Лучший ученик Бекетова Краснов — инициатор отечествоведения и родиноведения в студенческом научно-литературном обществе — тоже не спешил возводить любовь к народу в лозунг, как многие из ближайшего политического окружения Вернадского. «Я порядком поездил по России, я больше твоего вращался в народной массе, как русской, так инородческой и европейской, — писал он Владимиру Ивановичу. — Я слишком твердо убежден, что только при известном культурном, а главное, индивидуальном развитии и самосознании возможно достижение тех идеалов, о которых мечтают социалисты. А слепая варварская орда, как ни пересаживай, как ни перетасовывай ее условия жизни и представителей, останется все тем же самым дилювиальным (времен потопа. — Г. А.) или еще более примитивным царством невежества, эксплуатации и грубости, в которых погрязли наши соотечественники. <…> [Надо], чтобы стихия эта управлялась теми, которые ее любят и которые знают ее и понимают, что ей хорошо. <…> Любовь без знания любимого предмета есть лишь зло»4. Стоит эту стихию предоставить самой себе, как ее сразу оседлают те, кто будет играть на слабостях и страстях народа как массы.

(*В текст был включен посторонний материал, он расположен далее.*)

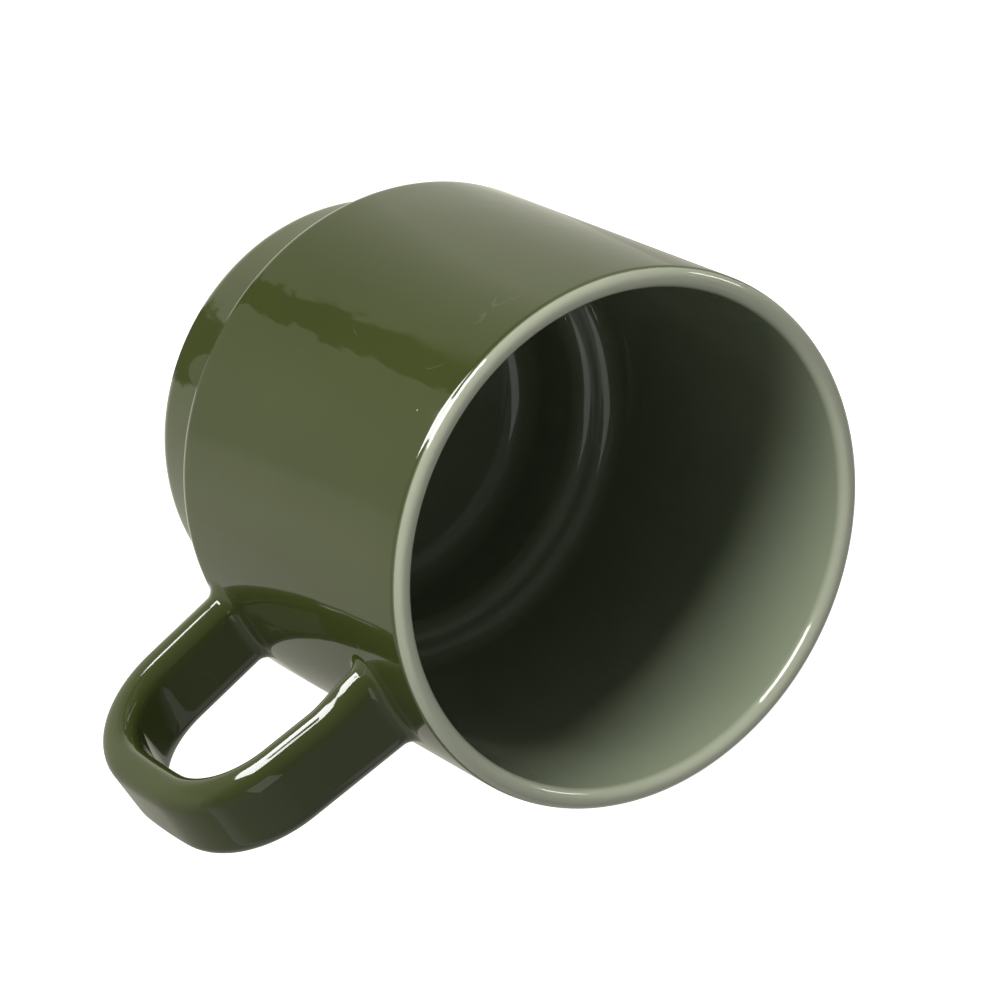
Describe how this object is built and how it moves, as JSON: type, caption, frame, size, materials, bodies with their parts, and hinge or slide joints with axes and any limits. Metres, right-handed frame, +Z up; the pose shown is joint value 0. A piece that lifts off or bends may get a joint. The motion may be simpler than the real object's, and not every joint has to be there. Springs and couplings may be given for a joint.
{
  "type": "ceramic mug",
  "caption": "Stacking mug with a straight wall, a stepped foot that nests in another mug's mouth, a rounded lip and a D-shaped band handle.",
  "frame": {"origin": "middle of the foot ring, on the face that rests on the table", "axes": "+Z up along the mug's axis and out of the mouth, +X towards the handle, +Y to the left of the handle seen from above"},
  "size_m": [0.1172, 0.084, 0.0828],
  "materials": {
    "clay": "bare fired stoneware, matt and slightly sandy",
    "slip": "fired slip, matt",
    "sage_glaze": "gloss glaze, sage green",
    "olive_glaze": "gloss glaze, dark olive green"
  },
  "bodies": {
    "root": {"clay_body": "clay", "clay_handle": "clay", "upper_slip_joint": "slip", "lower_slip_joint": "slip", "inner_glaze": "sage_glaze", "outer_glaze": "olive_glaze", "handle_glaze": "olive_glaze", "base_glaze": "olive_glaze"}
  },
  "joints": []
}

Метко, но, может быть, излишне резко судил друг молодости Вернадского. Начиная с поезда на Нижний Новгород, где он по дороге в докучаевскую экспедицию прилежно расспрашивал попутчиков о ценах и условиях найма на работу, Вернадский порядочно общался с низами и не считал, что жизнь их целиком определяется невежеством и непосредственными интересами. Самые приземленные инстинкты прикрыты и исходят из фантастических представлений, из иллюзий, мифов и идейных оправданий, которые складываются в народной среде, и чтобы их преодолеть, надо начинать с изменения сознания.
И вот он вновь видит дымящих самокрутками солдат-дезертиров, бросивших фронт и спешащих к себе в деревню в надежде принять участие в грабеже и развале «буржуазно-помещичьего» порядка. Он смотрит на «народ» новыми глазами и спрашивает себя: что означает новый взрыв варварства, не остановится ли рост науки и образования, который он наблюдал и в котором участвовал 30 лет? Где остановится лавина? Да, многое нужно осмыслить. А времени теперь для размышлений хватает. Из Москвы он направляется в Полтаву, оттуда — в Шишаки.